SOURCE DATA -
* START *
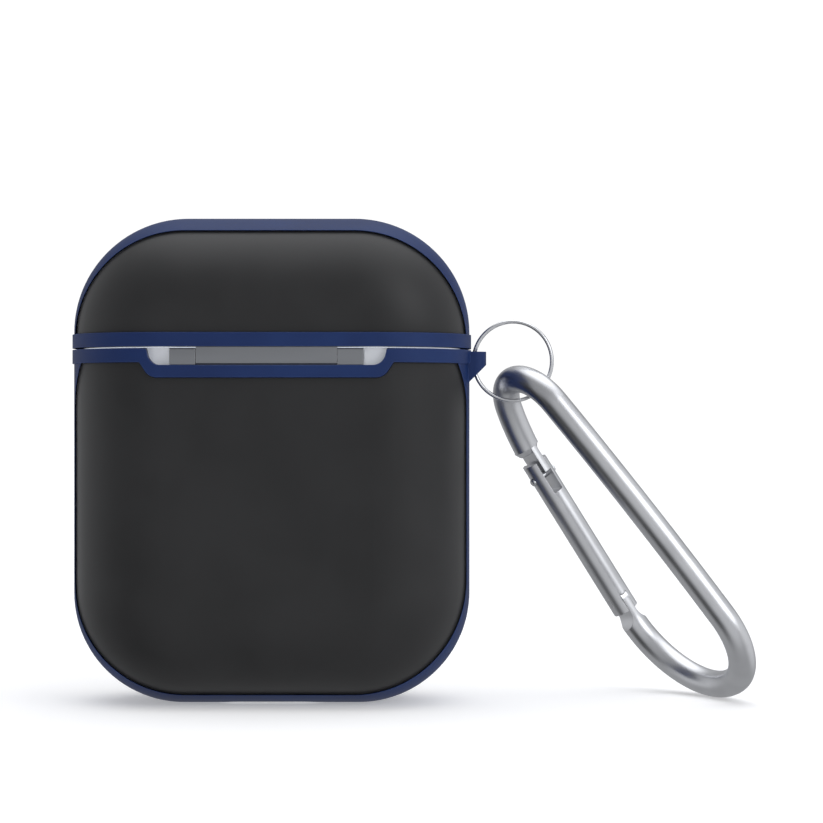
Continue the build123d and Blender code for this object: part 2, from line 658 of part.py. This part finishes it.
with BuildPart() as foot_bar:
    with BuildLine(loop_plane) as foot_path:
        Line(along_gate(PIVOT_T), along_gate(gate_line))
        JernArc(along_gate(gate_line), heading_vector(gate_heading), FOOT_BEND_A[0], FOOT_BEND_A[1])
        JernArc(foot_a_end, heading_vector(foot_a_heading), FOOT_BEND_B[0], FOOT_BEND_B[1])
    with BuildSketch(across_gate(PIVOT_T)):
        Circle(BAR_R)
    sweep(path=foot_path.line)

with BuildPart() as nose_bar:
    with BuildLine(loop_plane) as nose_path:
        JernArc((0, 0), (1, 0), spine_radius, SPINE_BOW)
        JernArc(top_start, heading_vector(top_heading), TOP_BEND[0], TOP_BEND[1])
        JernArc(nose_start, heading_vector(nose_heading), NOSE_BEND[0], NOSE_BEND[1])
    with BuildSketch(Plane(origin=loop_plane.origin, x_dir=loop_normal, z_dir=spine_x)):
        Circle(BAR_R)
    sweep(path=nose_path.line)

with BuildPart() as tongue_flats:
    for side in (-1, 1):
        with BuildSketch(Plane(origin=gate_point(0), x_dir=gate_axis, z_dir=gate_plane.y_dir)):
            with Locations(((PIVOT_T - 3 + TONGUE_FLAT_END) / 2, side * (TONGUE_THICK / 2 + FLAT_CUTTER_R))):
                Rectangle(TONGUE_FLAT_END - PIVOT_T + 3, 2 * FLAT_CUTTER_R)
            with Locations((TONGUE_FLAT_END, side * (TONGUE_THICK / 2 + FLAT_CUTTER_R))):
                Circle(FLAT_CUTTER_R)
        extrude(amount=2 * BAR_R, both=True)

with BuildPart() as nose_gap:
    with BuildSketch(across_gate(NOSE_SHOULDER)):
        Circle(2 * BAR_R)
    extrude(amount=-NOSE_SHOULDER + 1)

with BuildPart() as nose_blade:
    with BuildSketch(across_gate(NOSE_SHOULDER)):
        Circle(BAR_R)
    extrude(amount=NOSE_TIP - NOSE_SHOULDER)
    with BuildSketch(gate_plane.offset(NOSE_BLADE_SHIFT - NOSE_BLADE / 2)):
        with Locations((0, 0)):
            Rectangle(4 * NOSE_TIP, 4 * BAR_R)
    extrude(amount=NOSE_BLADE, mode=Mode.INTERSECT)
    with BuildSketch(gate_plane.offset(-BAR_R)):
        with Locations((LATCH_T, 0)):
            Circle(LATCH_SEAT_R)
        with Locations((LATCH_T - LATCH_SEAT_R + BAR_R, BAR_R)):
            Rectangle(2 * BAR_R, 2 * BAR_R)
        with Locations((LATCH_T + BAR_R, BAR_R - LATCH_SEAT_R)):
            Rectangle(2 * BAR_R, 2 * BAR_R)
    extrude(amount=2 * BAR_R, mode=Mode.SUBTRACT)

with BuildPart() as carabiner_body:
    add(nose_bar.part)
    add(nose_gap.part, mode=Mode.SUBTRACT)
    with BuildSketch(across_gate(NOSE_SHOULDER)):
        Circle(BAR_R)
    with BuildSketch(across_gate(NOSE_FLAT_START)):
        Circle(NOSE_END_R)
    loft()
    add(nose_blade.part)
    add(foot_bar.part)
    add(tongue_flats.part, mode=Mode.SUBTRACT)
    add(cross_pin(PIVOT_T, BAR_R, TONGUE_THICK / 2))
    add(cross_pin(PIVOT_T, PIVOT_R + RUNNING_GAP, BAR_R), mode=Mode.SUBTRACT)
save(carabiner_body.part, "carabiner_body")

with BuildPart() as gate_round:
    with BuildSketch(across_gate(GATE_START)):
        Circle(BAR_R)
    extrude(amount=GATE_END - GATE_START)

with BuildPart() as carabiner_gate:
    add(gate_round.part)
    with BuildSketch(across_gate(GATE_BORE_T)):
        Circle(GATE_BORE_R)
    extrude(amount=GATE_BORE_END - GATE_BORE_T, mode=Mode.SUBTRACT)
    add(gate_slab(GATE_START - 1, FORK_DEPTH, FORK_SLOT), mode=Mode.SUBTRACT)
    add(gate_slab(PIVOT_T, GATE_END + 1, TONGUE_SLOT), mode=Mode.SUBTRACT)
    add(cross_pin(PIVOT_T, TONGUE_POCKET_R, TONGUE_SLOT / 2), mode=Mode.SUBTRACT)
    add(cross_pin(LATCH_T, LATCH_R + PRESS_GAP, 2 * BAR_R), mode=Mode.SUBTRACT)
    add(cross_pin(PIVOT_T, PIVOT_R + PRESS_GAP, 2 * BAR_R), mode=Mode.SUBTRACT)
save(carabiner_gate.part, "carabiner_gate")

with BuildPart() as gate_latch_pin:
    add(cross_pin(LATCH_T, LATCH_HEAD_R, BAR_R + LATCH_HEAD_PROUD))
    fillet(gate_latch_pin.edges().filter_by(GeomType.CIRCLE), LATCH_HEAD_PROUD - 0.06)
    add(gate_round.part, mode=Mode.SUBTRACT)
    add(cross_pin(LATCH_T, LATCH_R, BAR_R))
save(gate_latch_pin.part, "gate_latch_pin")

with BuildPart() as gate_pivot_pin:
    add(cross_pin(PIVOT_T, PIVOT_R, BAR_R))
    add(gate_round.part, mode=Mode.INTERSECT)
save(gate_pivot_pin.part, "gate_pivot_pin")

with BuildPart() as gate_plunger:
    with BuildSketch(across_gate(PLUNGER_T)):
        Circle(GATE_BORE_R - 0.06)
    extrude(amount=PLUNGER_END - PLUNGER_T)
    fillet(gate_plunger.faces().sort_by(Axis(gate_point(0), gate_axis))[-1].edges(), 0.5)
save(gate_plunger.part, "gate_plunger")

spring_length = PLUNGER_T - GATE_BORE_T - 2 * SPRING_WIRE_R - 0.1
with BuildPart() as gate_spring:
    coil = Helix(
        pitch=spring_length / SPRING_TURNS,
        height=spring_length,
        radius=SPRING_R,
        center=gate_point(GATE_BORE_T + SPRING_WIRE_R + 0.05),
        direction=gate_axis,
    )
    with BuildSketch(Plane(origin=coil @ 0, z_dir=coil % 0)):
        Circle(SPRING_WIRE_R)
    sweep(path=coil, is_frenet=True)
save(gate_spring.part, "gate_spring")
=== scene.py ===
import json
import math

import bmesh
import bpy
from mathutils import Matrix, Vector


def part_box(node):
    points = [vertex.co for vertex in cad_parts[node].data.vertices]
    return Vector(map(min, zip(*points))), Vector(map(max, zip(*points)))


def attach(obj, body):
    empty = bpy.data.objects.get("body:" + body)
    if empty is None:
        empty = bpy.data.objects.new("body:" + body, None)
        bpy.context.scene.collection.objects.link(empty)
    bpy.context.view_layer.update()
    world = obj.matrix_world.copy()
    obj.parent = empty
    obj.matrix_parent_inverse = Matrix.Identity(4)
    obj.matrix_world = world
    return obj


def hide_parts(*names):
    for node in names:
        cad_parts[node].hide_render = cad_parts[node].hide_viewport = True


# Looks for the wireless earbuds case in its cover, with the key ring and the carabiner.
# Metres. The frame is the CAD's: +Z up, -Y the hinge side, +X the key-ring side.
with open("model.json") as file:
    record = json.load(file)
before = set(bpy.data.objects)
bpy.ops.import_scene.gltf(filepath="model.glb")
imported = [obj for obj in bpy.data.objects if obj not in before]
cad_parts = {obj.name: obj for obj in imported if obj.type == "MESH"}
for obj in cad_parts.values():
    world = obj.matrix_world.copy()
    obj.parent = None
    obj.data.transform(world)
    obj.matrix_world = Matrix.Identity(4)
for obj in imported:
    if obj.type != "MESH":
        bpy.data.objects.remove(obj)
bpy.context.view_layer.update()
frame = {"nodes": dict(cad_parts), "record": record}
MM = 0.001
SHARP_ANGLE = math.radians(28)           # faces meeting at more than this keep a sharp edge
CAMERA_PLACE = (0.01645, -0.271, 0.03425)
CAMERA_LENS = 100.0
CAMERA_SENSOR = 36.0


# ---------------------------------------------------------------- node helpers
def add_node(tree, kind, inputs=None, **properties):
    """A node whose inputs are plain values or other nodes' outputs."""
    made = tree.nodes.new(kind)
    for key, value in properties.items():
        setattr(made, key, value)
    for key, value in (inputs or {}).items():
        if isinstance(value, bpy.types.NodeSocket):
            tree.links.new(value, made.inputs[key])
        else:
            made.inputs[key].default_value = value
    return made


def maths(tree, operation, first, second, third=0.0):
    inputs = {0: first, 1: second, 2: third}
    return add_node(tree, "ShaderNodeMath", inputs, operation=operation).outputs[0]


def mapped(tree, value, from_low, from_high, to_low, to_high):
    inputs = {"Value": value, "From Min": from_low, "From Max": from_high, "To Min": to_low, "To Max": to_high}
    return add_node(tree, "ShaderNodeMapRange", inputs, interpolation_type="SMOOTHSTEP").outputs["Result"]


def mixed(tree, factor, first, second):
    made = add_node(tree, "ShaderNodeMix", data_type="RGBA")
    for socket, value in zip((made.inputs[0], made.inputs[6], made.inputs[7]), (factor, first, second)):
        if isinstance(value, bpy.types.NodeSocket):
            tree.links.new(value, socket)
        else:
            socket.default_value = value
    return made.outputs[2]


def srgb(red, green, blue):
    """Linear colour from 8-bit display values."""
    def linear(value):
        share = value / 255
        return share / 12.92 if share <= 0.04045 else ((share + 0.055) / 1.055) ** 2.4
    return (linear(red), linear(green), linear(blue), 1.0)


# ---------------------------------------------------------------- materials
BEVEL_SAMPLES = 4
EDGE_ALIKE = 0.86            # a bevelled normal this far from the face's own counts as full edge
DRIFT_NOISE = (0.3, 0.7)     # noise levels over which the colour goes from low to high
SPECKLE_NOISE = (0.35, 0.65)
SPECKLE_SHARE = 0.12


def object_noise(tree, size, stretch=(1, 1, 1), detail=3.0, distortion=0.0):
    """Noise in the object's own space, with features about `size` metres across."""
    place = add_node(tree, "ShaderNodeTexCoord").outputs["Object"]
    scaled = add_node(tree, "ShaderNodeMapping", {"Vector": place, "Scale": tuple(s / size for s in stretch)})
    inputs = {"Vector": scaled.outputs[0], "Scale": 1.0, "Detail": detail, "Distortion": distortion}
    return add_node(tree, "ShaderNodeTexNoise", inputs).outputs["Fac"]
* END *
GOAL OF THE EXERCISE - Repeat the material word for word from its opening line up to and including the line containing "extrude(amount=2 * BAR_R, both=True)".

ANSWER -
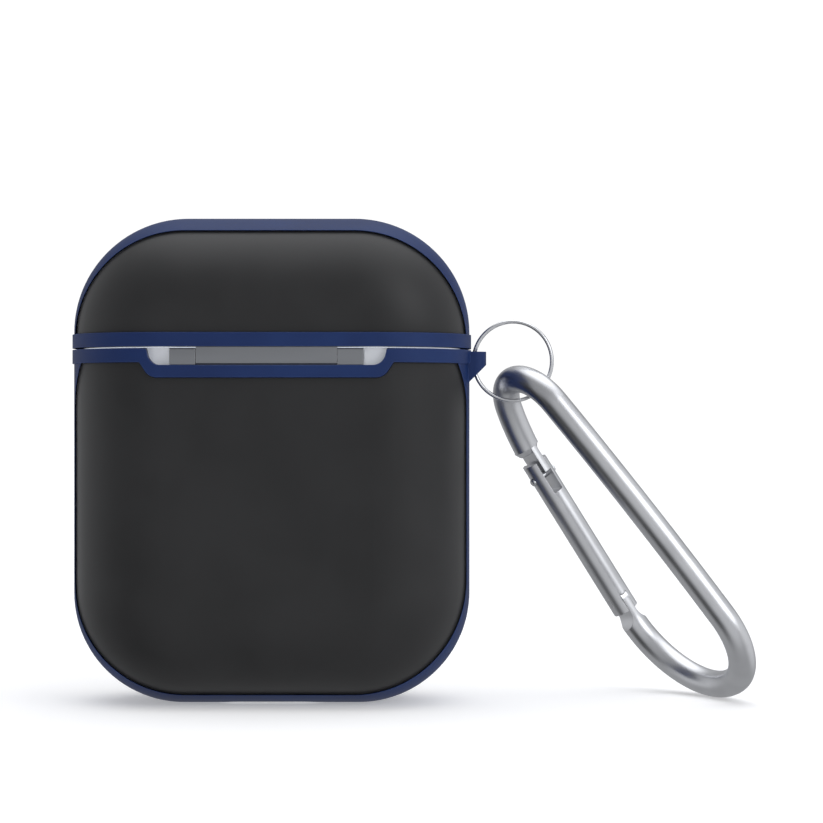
Continue the build123d and Blender code for this object: part 2, from line 658 of part.py. This part finishes it.
with BuildPart() as foot_bar:
    with BuildLine(loop_plane) as foot_path:
        Line(along_gate(PIVOT_T), along_gate(gate_line))
        JernArc(along_gate(gate_line), heading_vector(gate_heading), FOOT_BEND_A[0], FOOT_BEND_A[1])
        JernArc(foot_a_end, heading_vector(foot_a_heading), FOOT_BEND_B[0], FOOT_BEND_B[1])
    with BuildSketch(across_gate(PIVOT_T)):
        Circle(BAR_R)
    sweep(path=foot_path.line)

with BuildPart() as nose_bar:
    with BuildLine(loop_plane) as nose_path:
        JernArc((0, 0), (1, 0), spine_radius, SPINE_BOW)
        JernArc(top_start, heading_vector(top_heading), TOP_BEND[0], TOP_BEND[1])
        JernArc(nose_start, heading_vector(nose_heading), NOSE_BEND[0], NOSE_BEND[1])
    with BuildSketch(Plane(origin=loop_plane.origin, x_dir=loop_normal, z_dir=spine_x)):
        Circle(BAR_R)
    sweep(path=nose_path.line)

with BuildPart() as tongue_flats:
    for side in (-1, 1):
        with BuildSketch(Plane(origin=gate_point(0), x_dir=gate_axis, z_dir=gate_plane.y_dir)):
            with Locations(((PIVOT_T - 3 + TONGUE_FLAT_END) / 2, side * (TONGUE_THICK / 2 + FLAT_CUTTER_R))):
                Rectangle(TONGUE_FLAT_END - PIVOT_T + 3, 2 * FLAT_CUTTER_R)
            with Locations((TONGUE_FLAT_END, side * (TONGUE_THICK / 2 + FLAT_CUTTER_R))):
                Circle(FLAT_CUTTER_R)
        extrude(amount=2 * BAR_R, both=True)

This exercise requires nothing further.